Jay-Z is headed back to the festival stage.

The Brooklyn rapper has been announced as a headliner for Roots Picnic 2026, where he will perform with The Roots on Saturday, May 30 at Philadelphia’s Belmont Plateau, the festival’s new home this year.

Organizers confirmed the news this week, with Roots manager and Live Nation Urban president Shawn Gee calling the pairing one of the event team’s “bucket-list moments.”

Instagram post

“Moving the Roots Picnic to Belmont Plateau and bringing JAŸ-Z and The Roots together to perform are both bucket-list moments for us,” he said, in a statement earlier this week. “After meeting with Mayor Cherelle Parker and hearing her vision for Philadelphia 250, she truly inspired us to dream even bigger, and we’re grateful to her, Commissioner Susan Slawson, Jazelle Jones and everyone who helped make it happen. We can’t wait to see everyone in May at the Plat.”

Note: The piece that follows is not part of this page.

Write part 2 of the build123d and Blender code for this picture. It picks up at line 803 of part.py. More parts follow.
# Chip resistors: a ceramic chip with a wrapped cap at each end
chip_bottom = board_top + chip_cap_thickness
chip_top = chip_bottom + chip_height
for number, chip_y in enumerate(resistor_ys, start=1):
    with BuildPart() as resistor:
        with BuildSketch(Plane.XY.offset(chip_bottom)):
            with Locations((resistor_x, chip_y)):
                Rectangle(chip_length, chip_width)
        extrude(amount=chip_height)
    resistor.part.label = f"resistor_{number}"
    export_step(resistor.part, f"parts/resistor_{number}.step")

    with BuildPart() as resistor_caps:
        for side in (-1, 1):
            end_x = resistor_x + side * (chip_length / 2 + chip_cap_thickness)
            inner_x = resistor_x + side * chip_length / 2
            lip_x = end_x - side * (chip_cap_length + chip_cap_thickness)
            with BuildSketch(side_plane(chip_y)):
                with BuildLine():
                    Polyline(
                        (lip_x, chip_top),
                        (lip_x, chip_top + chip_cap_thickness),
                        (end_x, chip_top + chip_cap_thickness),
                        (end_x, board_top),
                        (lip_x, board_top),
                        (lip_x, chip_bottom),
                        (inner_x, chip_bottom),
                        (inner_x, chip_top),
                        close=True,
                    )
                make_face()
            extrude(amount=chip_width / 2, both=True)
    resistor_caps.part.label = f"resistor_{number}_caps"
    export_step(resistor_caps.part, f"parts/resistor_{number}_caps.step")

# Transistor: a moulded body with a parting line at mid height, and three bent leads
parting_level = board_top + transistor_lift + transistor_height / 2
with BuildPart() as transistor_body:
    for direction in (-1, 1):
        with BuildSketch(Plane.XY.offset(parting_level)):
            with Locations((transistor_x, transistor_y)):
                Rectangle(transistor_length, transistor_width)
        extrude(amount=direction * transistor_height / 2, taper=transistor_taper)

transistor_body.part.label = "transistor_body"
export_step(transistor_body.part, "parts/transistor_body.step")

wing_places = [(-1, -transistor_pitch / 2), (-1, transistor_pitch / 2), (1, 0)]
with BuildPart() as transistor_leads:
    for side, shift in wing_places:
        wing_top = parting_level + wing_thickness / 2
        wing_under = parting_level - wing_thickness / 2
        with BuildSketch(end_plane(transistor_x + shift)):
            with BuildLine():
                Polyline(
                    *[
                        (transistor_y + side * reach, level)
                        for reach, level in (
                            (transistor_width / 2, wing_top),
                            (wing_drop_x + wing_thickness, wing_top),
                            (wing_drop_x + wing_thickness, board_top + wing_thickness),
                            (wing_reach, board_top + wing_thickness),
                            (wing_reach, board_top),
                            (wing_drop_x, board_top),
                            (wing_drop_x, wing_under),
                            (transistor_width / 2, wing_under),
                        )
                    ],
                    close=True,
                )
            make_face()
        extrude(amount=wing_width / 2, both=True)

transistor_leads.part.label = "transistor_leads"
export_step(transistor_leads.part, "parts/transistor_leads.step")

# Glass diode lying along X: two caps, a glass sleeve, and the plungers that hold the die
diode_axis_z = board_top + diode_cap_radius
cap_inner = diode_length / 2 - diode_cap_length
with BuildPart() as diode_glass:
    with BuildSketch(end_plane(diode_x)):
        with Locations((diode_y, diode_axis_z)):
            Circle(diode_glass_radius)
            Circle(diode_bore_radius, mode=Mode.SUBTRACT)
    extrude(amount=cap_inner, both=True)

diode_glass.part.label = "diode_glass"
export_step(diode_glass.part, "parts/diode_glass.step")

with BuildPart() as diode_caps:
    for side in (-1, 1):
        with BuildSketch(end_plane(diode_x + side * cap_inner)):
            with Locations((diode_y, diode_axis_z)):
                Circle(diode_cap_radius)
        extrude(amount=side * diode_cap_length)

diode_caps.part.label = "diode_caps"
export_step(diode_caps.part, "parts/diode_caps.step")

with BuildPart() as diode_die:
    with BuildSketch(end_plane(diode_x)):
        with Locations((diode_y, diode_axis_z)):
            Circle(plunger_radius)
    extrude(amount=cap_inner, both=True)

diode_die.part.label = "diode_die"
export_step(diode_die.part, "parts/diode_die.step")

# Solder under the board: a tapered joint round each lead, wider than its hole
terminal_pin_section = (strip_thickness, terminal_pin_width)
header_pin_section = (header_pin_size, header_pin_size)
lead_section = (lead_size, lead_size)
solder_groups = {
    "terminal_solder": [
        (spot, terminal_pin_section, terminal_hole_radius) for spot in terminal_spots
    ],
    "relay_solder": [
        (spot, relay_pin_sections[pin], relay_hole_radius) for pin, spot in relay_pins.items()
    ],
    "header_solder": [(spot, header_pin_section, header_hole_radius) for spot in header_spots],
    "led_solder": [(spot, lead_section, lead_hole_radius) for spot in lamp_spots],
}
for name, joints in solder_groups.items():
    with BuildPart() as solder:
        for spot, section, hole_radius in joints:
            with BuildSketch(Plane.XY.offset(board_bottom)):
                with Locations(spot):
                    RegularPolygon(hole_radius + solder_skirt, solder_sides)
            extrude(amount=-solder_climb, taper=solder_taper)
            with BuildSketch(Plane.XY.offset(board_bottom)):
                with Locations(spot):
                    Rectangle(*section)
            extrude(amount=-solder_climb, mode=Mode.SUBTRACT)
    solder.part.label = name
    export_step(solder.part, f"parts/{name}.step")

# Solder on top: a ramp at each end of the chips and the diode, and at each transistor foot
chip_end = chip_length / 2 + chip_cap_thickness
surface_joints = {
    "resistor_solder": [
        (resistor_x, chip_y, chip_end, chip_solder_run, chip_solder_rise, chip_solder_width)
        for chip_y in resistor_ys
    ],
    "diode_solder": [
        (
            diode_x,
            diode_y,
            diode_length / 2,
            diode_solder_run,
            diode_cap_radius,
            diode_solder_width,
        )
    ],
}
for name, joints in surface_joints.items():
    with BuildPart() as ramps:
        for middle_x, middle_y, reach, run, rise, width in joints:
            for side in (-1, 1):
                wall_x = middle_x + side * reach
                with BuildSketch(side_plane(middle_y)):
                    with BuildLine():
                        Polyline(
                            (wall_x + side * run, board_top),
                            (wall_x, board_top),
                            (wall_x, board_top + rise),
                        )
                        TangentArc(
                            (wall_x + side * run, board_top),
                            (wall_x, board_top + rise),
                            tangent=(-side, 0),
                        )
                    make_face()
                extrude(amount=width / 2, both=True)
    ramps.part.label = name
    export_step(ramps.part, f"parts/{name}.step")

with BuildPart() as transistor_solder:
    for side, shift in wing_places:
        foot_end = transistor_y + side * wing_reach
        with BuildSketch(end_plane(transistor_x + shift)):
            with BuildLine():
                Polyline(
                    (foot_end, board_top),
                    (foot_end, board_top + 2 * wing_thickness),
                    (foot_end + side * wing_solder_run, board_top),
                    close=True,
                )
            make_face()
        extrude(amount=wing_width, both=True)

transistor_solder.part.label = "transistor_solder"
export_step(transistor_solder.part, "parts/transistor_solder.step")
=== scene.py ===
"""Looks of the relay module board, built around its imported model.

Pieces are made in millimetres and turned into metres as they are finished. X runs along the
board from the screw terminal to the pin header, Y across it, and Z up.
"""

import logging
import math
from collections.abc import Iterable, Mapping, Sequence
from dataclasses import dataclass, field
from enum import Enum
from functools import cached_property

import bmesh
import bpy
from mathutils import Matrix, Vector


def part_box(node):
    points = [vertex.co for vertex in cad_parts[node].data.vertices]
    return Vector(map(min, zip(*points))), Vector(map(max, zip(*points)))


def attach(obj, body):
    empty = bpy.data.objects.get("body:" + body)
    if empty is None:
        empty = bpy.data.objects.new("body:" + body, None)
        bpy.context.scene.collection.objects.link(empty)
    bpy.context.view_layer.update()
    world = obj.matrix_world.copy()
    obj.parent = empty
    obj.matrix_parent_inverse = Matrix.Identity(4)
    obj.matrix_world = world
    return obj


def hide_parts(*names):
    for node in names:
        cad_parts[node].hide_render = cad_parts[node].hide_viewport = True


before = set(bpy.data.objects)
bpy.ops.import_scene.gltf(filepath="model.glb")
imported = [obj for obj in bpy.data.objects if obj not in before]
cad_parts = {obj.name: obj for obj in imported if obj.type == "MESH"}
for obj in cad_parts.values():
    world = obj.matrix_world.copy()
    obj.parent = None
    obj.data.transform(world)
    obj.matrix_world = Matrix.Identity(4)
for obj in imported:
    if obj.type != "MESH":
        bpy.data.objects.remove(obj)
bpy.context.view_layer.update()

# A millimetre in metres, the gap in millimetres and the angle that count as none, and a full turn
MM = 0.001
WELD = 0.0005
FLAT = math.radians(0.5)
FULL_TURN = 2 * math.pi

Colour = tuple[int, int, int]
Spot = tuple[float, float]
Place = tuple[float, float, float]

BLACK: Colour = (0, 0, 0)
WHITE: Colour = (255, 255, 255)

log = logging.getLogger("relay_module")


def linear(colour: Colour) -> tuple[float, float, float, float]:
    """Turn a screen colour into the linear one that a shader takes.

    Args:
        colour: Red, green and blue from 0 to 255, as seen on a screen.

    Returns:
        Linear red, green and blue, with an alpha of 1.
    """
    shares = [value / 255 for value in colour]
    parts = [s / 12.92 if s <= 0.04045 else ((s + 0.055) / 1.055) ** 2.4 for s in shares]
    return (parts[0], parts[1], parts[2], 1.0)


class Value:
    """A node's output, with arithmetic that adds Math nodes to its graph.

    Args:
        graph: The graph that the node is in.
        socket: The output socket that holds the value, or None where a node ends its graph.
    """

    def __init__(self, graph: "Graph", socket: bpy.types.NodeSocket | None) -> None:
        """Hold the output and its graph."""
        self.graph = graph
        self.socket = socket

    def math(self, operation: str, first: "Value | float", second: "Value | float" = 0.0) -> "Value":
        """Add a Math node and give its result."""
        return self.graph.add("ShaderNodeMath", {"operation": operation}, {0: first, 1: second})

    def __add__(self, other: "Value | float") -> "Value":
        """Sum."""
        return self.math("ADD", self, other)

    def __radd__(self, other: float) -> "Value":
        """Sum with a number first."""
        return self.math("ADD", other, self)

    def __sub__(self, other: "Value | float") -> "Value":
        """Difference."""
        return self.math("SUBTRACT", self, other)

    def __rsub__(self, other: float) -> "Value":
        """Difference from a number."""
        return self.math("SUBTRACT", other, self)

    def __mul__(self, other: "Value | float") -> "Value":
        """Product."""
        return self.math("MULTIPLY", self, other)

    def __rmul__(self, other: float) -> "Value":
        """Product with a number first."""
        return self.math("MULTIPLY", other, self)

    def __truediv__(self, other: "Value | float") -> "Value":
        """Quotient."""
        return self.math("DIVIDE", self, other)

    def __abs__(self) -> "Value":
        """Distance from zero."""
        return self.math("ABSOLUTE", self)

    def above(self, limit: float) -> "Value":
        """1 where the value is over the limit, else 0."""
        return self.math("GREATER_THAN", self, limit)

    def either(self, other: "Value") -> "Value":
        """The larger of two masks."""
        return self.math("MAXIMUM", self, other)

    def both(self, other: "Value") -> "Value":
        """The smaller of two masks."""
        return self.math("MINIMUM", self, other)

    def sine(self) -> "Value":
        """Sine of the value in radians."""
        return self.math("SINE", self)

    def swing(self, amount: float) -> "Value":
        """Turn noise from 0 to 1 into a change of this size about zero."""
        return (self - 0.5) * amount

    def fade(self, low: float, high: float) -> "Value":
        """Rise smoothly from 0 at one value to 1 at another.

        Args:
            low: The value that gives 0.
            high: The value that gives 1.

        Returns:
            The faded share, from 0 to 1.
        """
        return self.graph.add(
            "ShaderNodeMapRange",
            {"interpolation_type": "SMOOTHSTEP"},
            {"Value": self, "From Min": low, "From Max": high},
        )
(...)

There is nostalgia all over this announcement. The festival poster stylizes his name as JAŸ-Z, a deliberate throwback to the way it appeared on Reasonable Doubt, the 1996 debut that helped define his legacy. For longtime fans, it is the kind of detail that makes this booking feel bigger than a standard headline slot. That feeling is only heightened by how selective Jay-Z has become with appearances as the rapper has not taken on many major headline sets or live performances in recent years.

The two acts also have real history behind them. Jay-Z and The Roots famously joined forces for his MTV Unplugged performance in 2001, a collaboration that still gets talked about more than two decades later. Over the years, The Roots have also backed him on other stages.

For fans, the return of this collab all these years later raises the obvious question: when two acts with this much legacy share a stage again, do you just get a performance, or do you get a moment people will still be talking about years later?